Take Shelter ("mettre à l'abri", "trouver refuge") est typiquement le genre de film qui vous trotte dans la tête longtemps après son visionnage. Et à juste titre, car c'est une véritable réussite.
Pourtant, l'histoire n'a rien d'extraordinaire : on suit une famille américaine lambda dont le père est pris de violents cauchemars. Persuadé qu'une grosse tempête se prépare, il va peu à peu sombrer dans la paranoïa et mettre sa vie personnelle en péril.
Malgré un déroulement relativement lent, on s'identifie assez vite à cette famille. Les acteurs nous y aide beaucoup, à l'image de Michael Shannon, quasiment sur tous les plans. Sa performance est remarquable et surprenante pour un mec habitué à squatter les seconds rôles.
Les doutes s'installent chez lui en même-temps qu'ils vont s'installer chez le spectateur. Jeff Nichols l'a bien compris et va jouer là-dessus durant tout le film. Est-il vraiment fou ? Voit-il juste ? Un certain malaise se met en place dans le seul but de nous troubler.

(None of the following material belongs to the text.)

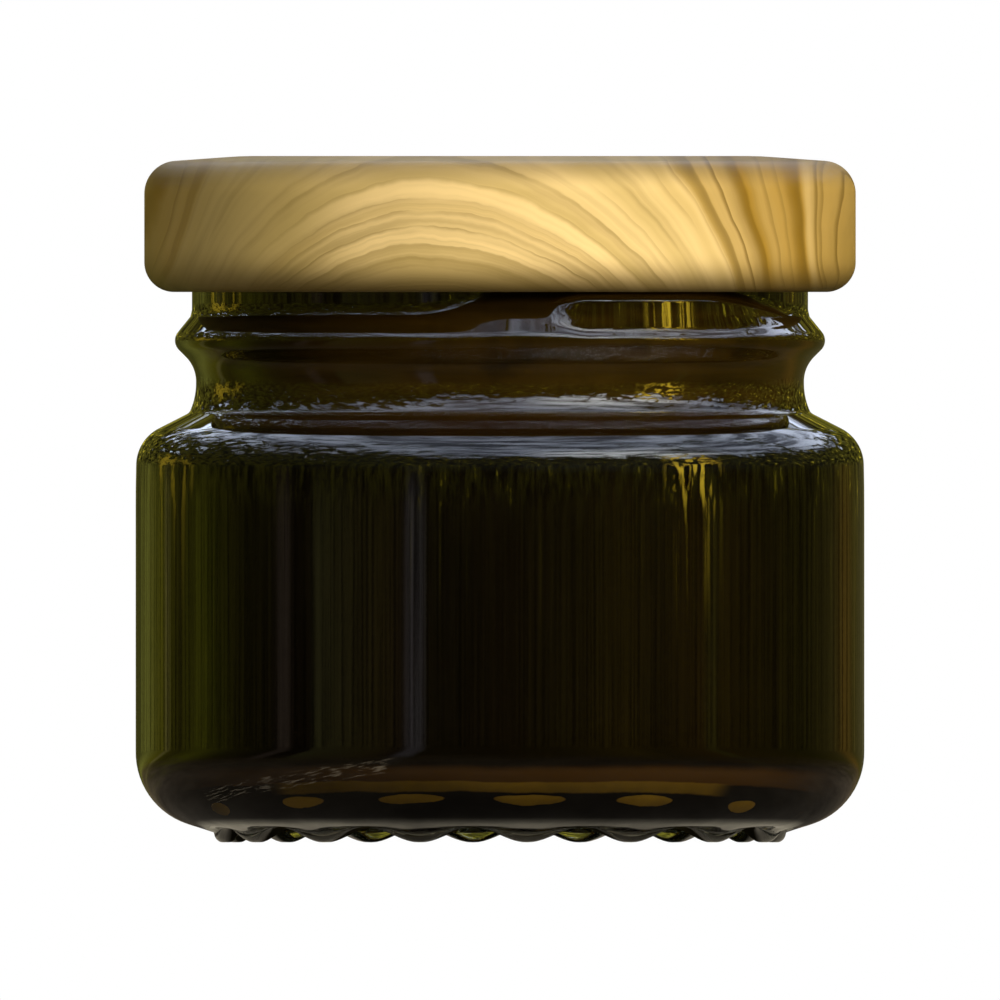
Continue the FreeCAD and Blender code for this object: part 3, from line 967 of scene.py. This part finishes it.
def surround_material(settings):
    """Dim panels below, leaves over them, and a bluish canopy above that is brightest on the right.

    Two warm glints lie among the leaves, the one at the back low and faint. Everything follows
    the direction from the jar alone: the height of the panels' edge is a noise of the direction,
    with a finer one that breaks it up, most of all on the left.
    """
    material, graph, place = new_material("Surround")
    unit = graph.add("ShaderNodeVectorMath", operation="NORMALIZE")
    graph.put(unit.inputs[0], place)
    side, front, up = graph.split(unit.outputs[0])
    azimuth = graph.azimuth(side, front)
    left = graph.span(side, -0.2, -0.8)
    lumps = graph.noise(unit.outputs[0], 2.6, 3.0, 0.6)
    leaves = graph.noise(unit.outputs[0], 16.0, 6.0, 0.7)
    edge = graph.math("MULTIPLY_ADD", graph.math("SUBTRACT", lumps, 0.5), 0.35, 0.40)
    ragged = graph.math("MULTIPLY_ADD", left, 2.2, 0.9)
    edge = graph.math("MULTIPLY_ADD", graph.math("SUBTRACT", leaves, 0.5), ragged, edge)
    edge = graph.math("MULTIPLY_ADD", left, 0.28, edge)
    sky = graph.span(graph.math("SUBTRACT", up, edge), -0.02, 0.03)
    sky = graph.math("MULTIPLY", sky, graph.span(up, 0.14, 0.20))
    level = graph.scaled(unit.outputs[0], (1, 1, 0.12))
    streak = graph.span(graph.noise(level, 60.0, 6.0, 0.9), 0.41, 0.59, 0.25, 1.85, False)
    low = graph.mix(1.0, panels(graph, azimuth), streak, "MULTIPLY")
    fine = graph.noise(unit.outputs[0], 30.0, 5.0, 0.7)
    green = graph.mix(graph.span(fine, 0.42, 0.60), (0.02, 0.018, 0.005), (0.26, 0.24, 0.030))
    spark = graph.math("MULTIPLY", graph.span(fine, 0.62, 0.66), graph.span(left, 0.8, 0.3))
    green = graph.mix(spark, green, (2.4, 1.9, 0.12))
    low = graph.mix(graph.span(up, 0.015, 0.10), low, green)
    right = graph.window(azimuth, 0.90, 1.0, 1.18, 1.32)
    rear = graph.window(azimuth, -2.5, -2.3, -2.1, -1.9)
    rear = graph.times(rear, graph.span(up, 0.30, 0.18, 0.0, 0.12))
    glint = graph.math("MAXIMUM", right, rear)
    glint = graph.times(glint, graph.window(up, 0.02, 0.07, 0.32, 0.50))
    glint = graph.times(glint, graph.span(leaves, 0.51, 0.56))
    drift = graph.noise(graph.scaled(unit.outputs[0], (1, 1, 6)), 2.4, 5.0, 0.65)
    high = graph.mix(graph.span(drift, 0.38, 0.62), (0.32, 0.36, 0.47), (2.05, 2.3, 2.85))
    bright = graph.window(azimuth, 0.05, 0.6, 1.1, 1.5)
    bright = graph.times(bright, graph.window(up, 0.20, 0.36, 0.50, 0.75))
    lifted = graph.mix(bright, (1, 1, 1), (3.0, 2.8, 2.3))
    high = graph.mix(1.0, high, lifted, "MULTIPLY")
    boughs = graph.noise(unit.outputs[0], 7.0, 6.0, 0.75)
    boughs = graph.math("MULTIPLY", graph.span(boughs, 0.55, 0.60), graph.span(up, 0.97, 0.80))
    high = graph.mix(boughs, high, (0.10, 0.11, 0.03))
    shade = graph.mix(sky, low, high)
    shader = graph.add("ShaderNodeEmission")
    graph.put(shader.inputs["Color"], graph.mix(glint, shade, (9.0, 6.2, 0.4)))
    strength = graph.math("MULTIPLY_ADD", sky, settings.canopy - 1.0, 1.0)
    graph.put(shader.inputs["Strength"], strength)
    finish_surface(graph, shader.outputs[0])
    return material


# Painted shadow and sheen on the flag, from under the jar outwards:
# (radius in mm, red, green, blue). The dark middle is the jar's painted shadow, and the pale
# ring by the foot a painted sheen.
FLAG_PAINTED_SHADE = [
    (0.0, 0.010, 0.008, 0.003),
    (17.4, 0.010, 0.008, 0.003),
    (17.9, 0.42, 0.37, 0.28),
    (18.5, 0.40, 0.36, 0.27),
    (20.0, 0.055, 0.048, 0.038),
    (24.0, 0.070, 0.058, 0.042),
    (30.0, 0.120, 0.095, 0.065),
    (60.0, 0.110, 0.082, 0.040),
]


def flag_material():
    """Rings of painted shadow and sheen on a floor sheet, then the panels' own colours far out."""
    material, graph, place = new_material("FlagPaintedShade")
    side, front, _ = graph.split(place)
    reach = graph.math("SQRT", graph.math("MULTIPLY_ADD", side, side,
                                          graph.math("MULTIPLY", front, front)))
    outer = FLAG_PAINTED_SHADE[-1][0]
    places = [radius / outer for radius, *_ in FLAG_PAINTED_SHADE]
    shade = graph.ramp(graph.math("DIVIDE", reach, outer * MM), places, [rgb for _, *rgb in FLAG_PAINTED_SHADE])
    flag_mottle = graph.span(graph.noise(place, 110.0, 4.0, 0.7), 0.3, 0.7, 0.6, 1.4, False)
    near = graph.mix(1.0, shade, flag_mottle, "MULTIPLY")
    azimuth = graph.azimuth(side, front)
    far = graph.noise(place, 30.0, 4.0, 0.7)
    far = graph.span(graph.math("MULTIPLY_ADD", far, 0.12, reach), 0.09, 0.16)
    shader = graph.add("ShaderNodeEmission")
    graph.put(shader.inputs["Color"], graph.mix(far, near, panels(graph, azimuth)))
    finish_surface(graph, shader.outputs[0])
    return material


def set_lights(settings):
    """Soft key from the right; panels and a painted-shadow flag that only glass and gloss show."""
    surround = band_of_sphere("Surround", STAGE_REACH, -4, 88)
    surround.data.materials.append(surround_material(settings))
    only_in_gloss(surround)
    # Painted shadow: a dark flag on the floor that only the glass sees.
    flag = disc("FloorShadeFlag", STAGE_REACH, 0.02 * MM)
    flag.data.materials.append(flag_material())
    only_in_gloss(flag)
    lamp = bpy.data.lights.new("Key", "AREA")
    lamp.shape = "DISK"
    lamp.size = KEY_SIZE
    lamp.energy = settings.key
    lamp.color = (1.0, 0.93, 0.78)
    key = bpy.data.objects.new("Key", lamp)
    bpy.context.scene.collection.objects.link(key)
    flat = KEY_AWAY * math.cos(KEY_ELEVATION)
    key.location = (
        flat * math.sin(KEY_AZIMUTH),
        -flat * math.cos(KEY_AZIMUTH),
        KEY_AWAY * math.sin(KEY_ELEVATION) + settings.frame_height,
    )
    key.rotation_euler = (math.pi / 2 - KEY_ELEVATION, 0, KEY_AZIMUTH)
    key.visible_glossy = False
    key.visible_transmission = False


def set_floor():
    """A pale floor disc that keeps the jar's shadow, and looks paler than it lights the jar."""
    floor = disc("Floor", FLOOR_RADIUS, 0.0)
    material, graph, place = new_material("PaleFloor")
    matt = graph.add("ShaderNodeBsdfDiffuse")
    speck = graph.noise(place, 60.0, 4.0)
    graph.put(matt.inputs["Color"], graph.mix(speck, (0.76, 0.76, 0.75), (0.80, 0.80, 0.79)))
    lift = graph.add("ShaderNodeEmission")
    lift.inputs["Color"].default_value = (0.97, 0.98, 1.0, 1)
    graph.put(lift.inputs["Strength"], graph.math("MULTIPLY", white_background(graph), FLOOR_LIFT))
    both = graph.add("ShaderNodeAddShader")
    graph.put(both.inputs[0], matt.outputs[0])
    graph.put(both.inputs[1], lift.outputs[0])
    finish_surface(graph, both.outputs[0])
    floor.data.materials.append(material)


def set_camera(settings):
    """A level camera without perspective, looking from the front along +Y."""
    data = bpy.data.cameras.new("Camera")
    data.type = "ORTHO"
    data.ortho_scale = settings.frame_width
    camera = bpy.data.objects.new("Camera", data)
    camera.location = (0, -CAMERA_AWAY, settings.frame_height)
    camera.rotation_euler = (math.pi / 2, 0, 0)
    data.clip_start, data.clip_end = 0.01, 20
    bpy.context.scene.collection.objects.link(camera)
    bpy.context.scene.camera = camera


# ---------------------------------------------------------------- operators and panel


class MakeGlass(bpy.types.Operator):
    """Build the glass: a turned wall with a beaded neck, two thread lugs and a waved foot"""

    bl_idname = "jar.make_glass"
    bl_label = "Make Glass"

    def execute(self, context):
        piece = turned_mesh("JarGlassShell", *jar_grid(context.scene.jar_sizes))
        piece.data.materials.append(glass_material(context.scene.jar_colours))
        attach(piece, "root")
        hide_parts("jar")
        return {"FINISHED"}


class MakeContents(bpy.types.Operator):
    """Build the dark spread, a hair into the wall so that no air shows"""

    bl_idname = "jar.make_contents"
    bl_label = "Make Contents"

    def execute(self, context):
        section = contents_section(context.scene.jar_sizes)
        angle = np.radians(np.arange(0, 360, 1.5))
        radius = section[:, :1] + 0 * angle
        height = section[:, 1:] + 0 * angle
        piece = turned_mesh("SpreadFill", radius, height, angle)
        piece.data.materials.append(spread_material(context.scene.jar_colours, context.scene.jar_sizes))
        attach(piece, "root")
        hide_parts("contents")
        return {"FINISHED"}


class MakeLid(bpy.types.Operator):
    """Build the lid, a turned cap with a wood finish that rests on the rim"""

    bl_idname = "jar.make_lid"
    bl_label = "Make Lid"

    def execute(self, context):
        sizes = context.scene.jar_sizes
        section = lid_section(context.scene.lid_sizes, sizes.radius - sizes.shoulder_width)
        angle = np.radians(np.arange(0, 360, 1.0))
        radius = section[:, :1] + 0 * angle
        height = section[:, 1:] + 0 * angle
        piece = turned_mesh("WoodLid", radius, height, angle)
        look = context.scene.jar_colours
        piece.data.materials.append(wood_material(look, context.scene.lid_sizes))
        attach(piece, "root")
        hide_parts("lid")
        return {"FINISHED"}


class MakeStage(bpy.types.Operator):
    """Set the floor, the soft light, the white background and the camera"""

    bl_idname = "jar.make_stage"
    bl_label = "Make Stage"

    def execute(self, context):
        settings = context.scene.jar_stage
        set_world(settings)
        set_floor()
        set_lights(settings)
        set_camera(settings)
        context.scene.view_settings.view_transform = "Standard"
        return {"FINISHED"}


class JarPanel(bpy.types.Panel):
    """The jar's sizes, colours and build steps"""

    bl_idname = "VIEW3D_PT_jar"
    bl_label = "Jar"
    bl_space_type = "VIEW_3D"
    bl_region_type = "UI"
    bl_category = "Jar"

    def draw(self, context):
        for group, _ in GROUPS:
            box = self.layout.box()
            settings = getattr(context.scene, group)
            for name in settings.__annotations__:
                box.prop(settings, name)
        for step in STEPS:
            self.layout.operator(step.bl_idname)


GROUPS = [
    ("jar_sizes", JarSizes),
    ("lid_sizes", LidSizes),
    ("jar_colours", Colours),
    ("jar_stage", StageSettings),
]
STEPS = [MakeGlass, MakeContents, MakeLid, MakeStage]


def register():
    """Register the settings, the build steps and the panel."""
    for name, group in GROUPS:
        bpy.utils.register_class(group)
        setattr(bpy.types.Scene, name, PointerProperty(type=group))
    for step in [*STEPS, JarPanel]:
        bpy.utils.register_class(step)


def unregister():
    """Take them all back out."""
    for step in [JarPanel, *reversed(STEPS)]:
        bpy.utils.unregister_class(step)
    for name, group in reversed(GROUPS):
        delattr(bpy.types.Scene, name)
        bpy.utils.unregister_class(group)


def main():
    """Build every piece and the stage."""
    register()
    bpy.ops.jar.make_glass()
    bpy.ops.jar.make_contents()
    bpy.ops.jar.make_lid()
    bpy.ops.jar.make_stage()


if __name__ == "__main__":
    main()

Take Shelter, résolument imprévisible, nous oblige à patienter alors que la psychose se fait de plus en plus oppressante. Le suspense, parfois insoutenable ("Open the door !"), est maintenu avec brio jusqu'à la scène finale somptueuse.
La mise en scène, impeccable, participe grandement à cette fascination pour le long métrage, tout comme la photographie, vraiment sublime. Les nuages d'oiseaux, le ciel en furie, cette pluie crasseuse : tous ces petits effets spéciaux, jamais surenchéris, rendent le film totalement envoûtant, dépaysant.
Même si Take Shelter est avant-tout un film fantastique, c'est surtout une occasion en or pour Jeff Nichols de dresser le portrait d'une Amérique singulière, rattrapée par la paranoïa d'une prochaine catastrophe naturelle, alors que les abris anti-atomiques/anti-tornades se construisent et se multiplient à une vitesse inimaginable (traumatisme post-11 septembre ?).
Si le film aime s'amuser à osciller entre réalité et illusion à travers les visions du personnage de Michael Shannon, on peut être sûr d'une seule chose : la peur et la psychose, elles, sont bien réelles.